------ Input rows

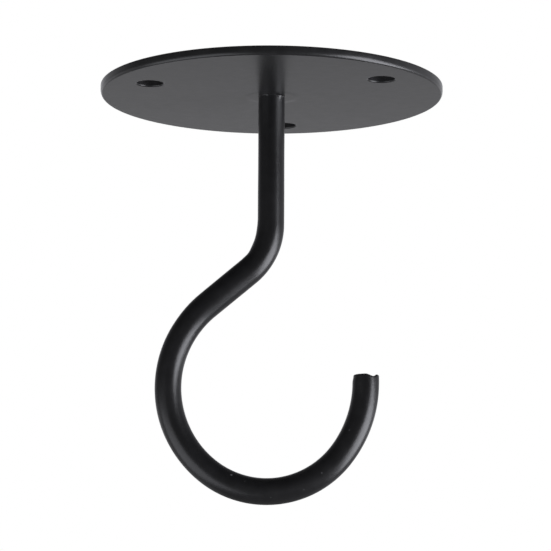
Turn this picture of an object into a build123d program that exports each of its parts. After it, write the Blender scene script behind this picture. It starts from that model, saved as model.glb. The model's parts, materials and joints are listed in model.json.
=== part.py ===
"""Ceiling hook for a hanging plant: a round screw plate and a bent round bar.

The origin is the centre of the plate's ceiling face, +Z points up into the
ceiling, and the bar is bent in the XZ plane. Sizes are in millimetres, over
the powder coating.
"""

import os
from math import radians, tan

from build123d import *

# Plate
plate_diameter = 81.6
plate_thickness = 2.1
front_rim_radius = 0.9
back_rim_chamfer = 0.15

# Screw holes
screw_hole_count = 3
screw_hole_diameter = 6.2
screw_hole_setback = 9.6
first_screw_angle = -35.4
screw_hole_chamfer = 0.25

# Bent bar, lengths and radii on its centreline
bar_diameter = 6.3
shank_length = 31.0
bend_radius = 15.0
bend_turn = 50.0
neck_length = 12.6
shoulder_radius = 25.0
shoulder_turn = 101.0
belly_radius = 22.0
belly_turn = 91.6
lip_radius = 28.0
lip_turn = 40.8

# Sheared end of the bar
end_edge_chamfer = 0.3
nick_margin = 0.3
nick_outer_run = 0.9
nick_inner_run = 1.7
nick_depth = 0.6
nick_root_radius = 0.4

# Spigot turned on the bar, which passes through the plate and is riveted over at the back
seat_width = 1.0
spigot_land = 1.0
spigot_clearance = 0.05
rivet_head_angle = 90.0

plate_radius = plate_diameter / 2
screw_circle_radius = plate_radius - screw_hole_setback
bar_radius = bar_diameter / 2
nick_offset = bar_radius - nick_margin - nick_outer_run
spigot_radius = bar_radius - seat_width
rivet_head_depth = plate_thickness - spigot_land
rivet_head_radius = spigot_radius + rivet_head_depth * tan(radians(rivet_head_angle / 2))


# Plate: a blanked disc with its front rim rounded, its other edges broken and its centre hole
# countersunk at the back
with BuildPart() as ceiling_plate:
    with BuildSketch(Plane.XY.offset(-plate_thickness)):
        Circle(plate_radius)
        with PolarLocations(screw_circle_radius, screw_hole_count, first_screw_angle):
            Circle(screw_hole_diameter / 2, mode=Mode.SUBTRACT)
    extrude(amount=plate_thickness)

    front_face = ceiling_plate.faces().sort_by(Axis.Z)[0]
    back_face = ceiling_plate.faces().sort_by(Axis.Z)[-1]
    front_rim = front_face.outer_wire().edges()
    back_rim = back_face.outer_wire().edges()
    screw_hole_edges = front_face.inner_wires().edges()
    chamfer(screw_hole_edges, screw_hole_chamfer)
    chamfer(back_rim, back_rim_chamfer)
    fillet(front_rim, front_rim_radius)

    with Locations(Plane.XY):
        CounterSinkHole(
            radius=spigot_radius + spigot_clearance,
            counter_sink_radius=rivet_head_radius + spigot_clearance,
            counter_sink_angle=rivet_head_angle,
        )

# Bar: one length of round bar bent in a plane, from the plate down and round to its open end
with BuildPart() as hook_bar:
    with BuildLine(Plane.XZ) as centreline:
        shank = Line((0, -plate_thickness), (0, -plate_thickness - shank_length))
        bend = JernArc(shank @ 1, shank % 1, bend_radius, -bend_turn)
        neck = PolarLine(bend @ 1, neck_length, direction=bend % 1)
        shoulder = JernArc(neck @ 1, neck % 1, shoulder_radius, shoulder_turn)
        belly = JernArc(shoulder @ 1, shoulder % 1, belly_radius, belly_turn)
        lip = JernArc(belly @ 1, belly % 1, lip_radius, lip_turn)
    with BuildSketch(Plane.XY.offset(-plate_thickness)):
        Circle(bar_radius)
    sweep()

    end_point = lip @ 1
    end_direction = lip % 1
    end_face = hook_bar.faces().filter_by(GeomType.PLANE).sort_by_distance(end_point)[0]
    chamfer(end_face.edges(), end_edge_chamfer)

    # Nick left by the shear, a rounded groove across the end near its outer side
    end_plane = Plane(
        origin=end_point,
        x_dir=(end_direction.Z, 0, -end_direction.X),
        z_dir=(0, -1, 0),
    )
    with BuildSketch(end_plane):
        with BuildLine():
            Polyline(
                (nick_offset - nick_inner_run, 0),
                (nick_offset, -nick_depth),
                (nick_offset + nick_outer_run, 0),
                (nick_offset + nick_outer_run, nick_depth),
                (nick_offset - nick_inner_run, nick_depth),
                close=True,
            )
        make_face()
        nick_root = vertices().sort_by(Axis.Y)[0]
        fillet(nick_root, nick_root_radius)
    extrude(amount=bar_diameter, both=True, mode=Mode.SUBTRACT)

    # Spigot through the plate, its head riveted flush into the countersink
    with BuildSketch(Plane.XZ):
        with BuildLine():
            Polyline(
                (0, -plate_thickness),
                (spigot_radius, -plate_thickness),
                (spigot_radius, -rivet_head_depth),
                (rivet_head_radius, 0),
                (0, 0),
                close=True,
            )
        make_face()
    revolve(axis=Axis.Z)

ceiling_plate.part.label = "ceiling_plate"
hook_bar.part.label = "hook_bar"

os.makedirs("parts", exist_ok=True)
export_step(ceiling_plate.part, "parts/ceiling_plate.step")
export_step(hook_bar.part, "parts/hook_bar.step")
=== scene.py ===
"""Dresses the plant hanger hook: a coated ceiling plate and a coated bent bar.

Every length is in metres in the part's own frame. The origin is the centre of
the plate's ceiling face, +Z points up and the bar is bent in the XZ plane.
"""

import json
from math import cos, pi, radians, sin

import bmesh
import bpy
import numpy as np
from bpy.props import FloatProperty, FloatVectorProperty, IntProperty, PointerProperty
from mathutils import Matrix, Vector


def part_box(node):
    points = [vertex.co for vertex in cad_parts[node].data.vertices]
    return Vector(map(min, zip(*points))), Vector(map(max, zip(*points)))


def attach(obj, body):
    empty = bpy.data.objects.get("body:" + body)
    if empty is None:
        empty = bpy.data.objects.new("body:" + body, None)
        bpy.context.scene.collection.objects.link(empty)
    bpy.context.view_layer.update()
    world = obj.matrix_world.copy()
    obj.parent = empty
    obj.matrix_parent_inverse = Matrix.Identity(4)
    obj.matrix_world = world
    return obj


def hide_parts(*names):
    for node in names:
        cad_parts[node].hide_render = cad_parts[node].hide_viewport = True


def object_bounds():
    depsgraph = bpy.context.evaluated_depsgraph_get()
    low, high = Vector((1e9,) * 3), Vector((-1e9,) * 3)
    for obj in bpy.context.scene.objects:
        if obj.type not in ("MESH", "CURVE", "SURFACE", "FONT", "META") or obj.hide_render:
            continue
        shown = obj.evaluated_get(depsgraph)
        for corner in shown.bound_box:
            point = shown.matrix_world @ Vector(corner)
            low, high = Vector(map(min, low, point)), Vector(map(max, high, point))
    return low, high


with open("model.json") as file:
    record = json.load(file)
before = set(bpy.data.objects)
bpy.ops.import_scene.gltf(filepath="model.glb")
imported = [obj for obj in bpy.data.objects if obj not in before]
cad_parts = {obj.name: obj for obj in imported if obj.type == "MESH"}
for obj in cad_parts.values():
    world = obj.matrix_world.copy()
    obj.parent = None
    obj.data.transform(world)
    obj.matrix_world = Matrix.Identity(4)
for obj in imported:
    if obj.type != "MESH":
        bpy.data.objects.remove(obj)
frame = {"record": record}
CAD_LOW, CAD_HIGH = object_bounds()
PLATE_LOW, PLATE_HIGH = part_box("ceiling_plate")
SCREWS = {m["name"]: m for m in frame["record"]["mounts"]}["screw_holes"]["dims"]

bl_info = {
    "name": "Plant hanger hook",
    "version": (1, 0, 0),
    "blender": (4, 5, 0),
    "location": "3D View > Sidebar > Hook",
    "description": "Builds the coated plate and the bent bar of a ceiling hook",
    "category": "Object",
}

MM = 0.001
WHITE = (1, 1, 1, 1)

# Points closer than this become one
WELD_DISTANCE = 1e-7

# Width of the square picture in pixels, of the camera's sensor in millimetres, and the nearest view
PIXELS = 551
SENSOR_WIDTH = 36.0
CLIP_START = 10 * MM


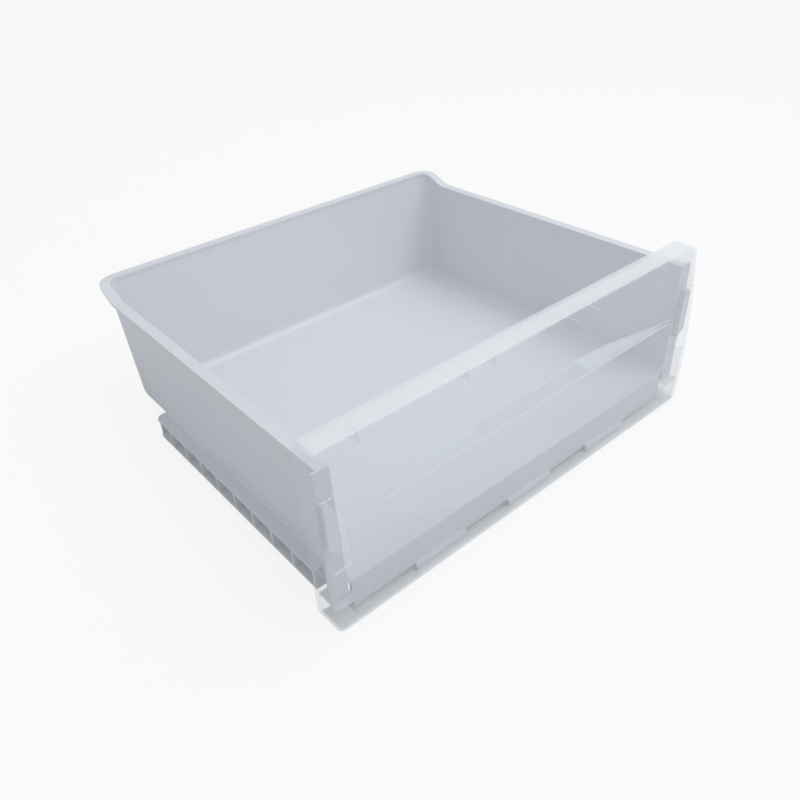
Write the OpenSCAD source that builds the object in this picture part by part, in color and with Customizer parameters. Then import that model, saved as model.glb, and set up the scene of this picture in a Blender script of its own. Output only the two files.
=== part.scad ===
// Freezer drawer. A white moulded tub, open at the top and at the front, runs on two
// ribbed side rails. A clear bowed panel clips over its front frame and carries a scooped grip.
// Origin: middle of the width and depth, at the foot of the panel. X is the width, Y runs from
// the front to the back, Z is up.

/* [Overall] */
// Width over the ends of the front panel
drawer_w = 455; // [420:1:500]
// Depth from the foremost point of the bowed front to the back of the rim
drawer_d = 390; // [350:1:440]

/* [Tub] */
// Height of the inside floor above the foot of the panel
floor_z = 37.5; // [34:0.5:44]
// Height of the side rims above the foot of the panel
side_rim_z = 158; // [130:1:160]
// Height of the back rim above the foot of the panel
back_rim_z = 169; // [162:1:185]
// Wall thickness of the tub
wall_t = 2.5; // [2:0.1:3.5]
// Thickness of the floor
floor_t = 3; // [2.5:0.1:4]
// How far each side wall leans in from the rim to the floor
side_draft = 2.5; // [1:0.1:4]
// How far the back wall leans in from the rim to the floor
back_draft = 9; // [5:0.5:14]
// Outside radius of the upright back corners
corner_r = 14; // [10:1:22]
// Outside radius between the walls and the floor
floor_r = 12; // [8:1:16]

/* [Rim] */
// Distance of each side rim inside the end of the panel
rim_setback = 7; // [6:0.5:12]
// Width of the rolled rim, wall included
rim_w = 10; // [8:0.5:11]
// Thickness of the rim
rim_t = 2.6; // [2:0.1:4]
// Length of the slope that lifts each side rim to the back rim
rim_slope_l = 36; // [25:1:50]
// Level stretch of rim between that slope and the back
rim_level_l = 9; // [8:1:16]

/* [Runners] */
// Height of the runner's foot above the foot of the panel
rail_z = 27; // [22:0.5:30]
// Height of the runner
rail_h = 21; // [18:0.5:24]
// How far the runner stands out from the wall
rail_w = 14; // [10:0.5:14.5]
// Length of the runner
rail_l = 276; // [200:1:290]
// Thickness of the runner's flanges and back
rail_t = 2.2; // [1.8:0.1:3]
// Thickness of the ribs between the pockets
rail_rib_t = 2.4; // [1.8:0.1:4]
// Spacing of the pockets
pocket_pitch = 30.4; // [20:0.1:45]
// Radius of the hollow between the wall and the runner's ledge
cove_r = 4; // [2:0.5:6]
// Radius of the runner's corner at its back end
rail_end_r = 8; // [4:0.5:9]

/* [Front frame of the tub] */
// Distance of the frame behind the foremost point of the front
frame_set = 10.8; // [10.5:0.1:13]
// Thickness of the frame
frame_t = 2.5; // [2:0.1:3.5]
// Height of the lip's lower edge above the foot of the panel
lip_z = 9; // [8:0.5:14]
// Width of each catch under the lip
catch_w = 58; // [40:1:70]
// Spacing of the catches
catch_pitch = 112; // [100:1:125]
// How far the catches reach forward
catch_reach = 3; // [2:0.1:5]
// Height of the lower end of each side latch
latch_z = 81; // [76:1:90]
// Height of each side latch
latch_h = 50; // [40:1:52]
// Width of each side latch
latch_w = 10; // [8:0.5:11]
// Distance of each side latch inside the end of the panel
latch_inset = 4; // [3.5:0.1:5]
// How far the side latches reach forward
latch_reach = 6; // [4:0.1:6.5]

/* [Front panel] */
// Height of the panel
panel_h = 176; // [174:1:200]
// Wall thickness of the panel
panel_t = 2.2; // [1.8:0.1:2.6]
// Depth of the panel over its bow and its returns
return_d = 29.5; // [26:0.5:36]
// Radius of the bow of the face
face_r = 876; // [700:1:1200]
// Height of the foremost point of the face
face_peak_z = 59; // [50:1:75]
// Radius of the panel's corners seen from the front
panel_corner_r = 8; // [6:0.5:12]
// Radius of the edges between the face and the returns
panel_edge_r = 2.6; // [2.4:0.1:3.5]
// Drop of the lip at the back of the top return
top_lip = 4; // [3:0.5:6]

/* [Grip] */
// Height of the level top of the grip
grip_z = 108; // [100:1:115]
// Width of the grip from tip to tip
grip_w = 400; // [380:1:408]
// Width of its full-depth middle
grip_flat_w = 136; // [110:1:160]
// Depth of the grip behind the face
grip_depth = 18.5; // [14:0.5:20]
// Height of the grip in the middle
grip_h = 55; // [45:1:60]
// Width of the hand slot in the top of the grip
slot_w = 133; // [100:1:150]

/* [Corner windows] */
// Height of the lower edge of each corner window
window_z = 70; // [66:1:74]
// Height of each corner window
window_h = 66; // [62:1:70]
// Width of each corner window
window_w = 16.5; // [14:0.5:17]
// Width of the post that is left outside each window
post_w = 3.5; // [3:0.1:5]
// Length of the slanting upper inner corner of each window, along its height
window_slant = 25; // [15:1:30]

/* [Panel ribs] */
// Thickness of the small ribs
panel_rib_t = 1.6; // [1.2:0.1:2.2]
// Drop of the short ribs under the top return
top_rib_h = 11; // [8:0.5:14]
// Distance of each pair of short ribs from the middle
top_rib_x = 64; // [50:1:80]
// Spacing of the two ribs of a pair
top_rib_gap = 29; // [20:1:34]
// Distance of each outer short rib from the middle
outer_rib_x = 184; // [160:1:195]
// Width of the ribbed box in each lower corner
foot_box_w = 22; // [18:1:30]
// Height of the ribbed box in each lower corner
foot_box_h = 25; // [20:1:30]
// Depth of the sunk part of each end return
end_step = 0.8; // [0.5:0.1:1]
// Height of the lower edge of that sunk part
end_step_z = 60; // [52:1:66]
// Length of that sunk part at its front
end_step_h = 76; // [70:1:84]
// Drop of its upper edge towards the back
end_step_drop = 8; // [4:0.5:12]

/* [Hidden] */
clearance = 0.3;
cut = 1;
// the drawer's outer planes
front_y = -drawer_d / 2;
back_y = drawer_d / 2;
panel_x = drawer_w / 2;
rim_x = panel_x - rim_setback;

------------

• [Prompt]: Among the records above, extract exactly the lines from the line with "# Spigot through" to the line with "obj.matrix_parent_inverse = Matrix.Identity(4)", both lines included, and leave out the rest.

• [Answer for this exercise]:
    # Spigot through the plate, its head riveted flush into the countersink
    with BuildSketch(Plane.XZ):
        with BuildLine():
            Polyline(
                (0, -plate_thickness),
                (spigot_radius, -plate_thickness),
                (spigot_radius, -rivet_head_depth),
                (rivet_head_radius, 0),
                (0, 0),
                close=True,
            )
        make_face()
    revolve(axis=Axis.Z)

ceiling_plate.part.label = "ceiling_plate"
hook_bar.part.label = "hook_bar"

os.makedirs("parts", exist_ok=True)
export_step(ceiling_plate.part, "parts/ceiling_plate.step")
export_step(hook_bar.part, "parts/hook_bar.step")
=== scene.py ===
"""Dresses the plant hanger hook: a coated ceiling plate and a coated bent bar.

Every length is in metres in the part's own frame. The origin is the centre of
the plate's ceiling face, +Z points up and the bar is bent in the XZ plane.
"""

import json
from math import cos, pi, radians, sin

import bmesh
import bpy
import numpy as np
from bpy.props import FloatProperty, FloatVectorProperty, IntProperty, PointerProperty
from mathutils import Matrix, Vector


def part_box(node):
    points = [vertex.co for vertex in cad_parts[node].data.vertices]
    return Vector(map(min, zip(*points))), Vector(map(max, zip(*points)))


def attach(obj, body):
    empty = bpy.data.objects.get("body:" + body)
    if empty is None:
        empty = bpy.data.objects.new("body:" + body, None)
        bpy.context.scene.collection.objects.link(empty)
    bpy.context.view_layer.update()
    world = obj.matrix_world.copy()
    obj.parent = empty
    obj.matrix_parent_inverse = Matrix.Identity(4)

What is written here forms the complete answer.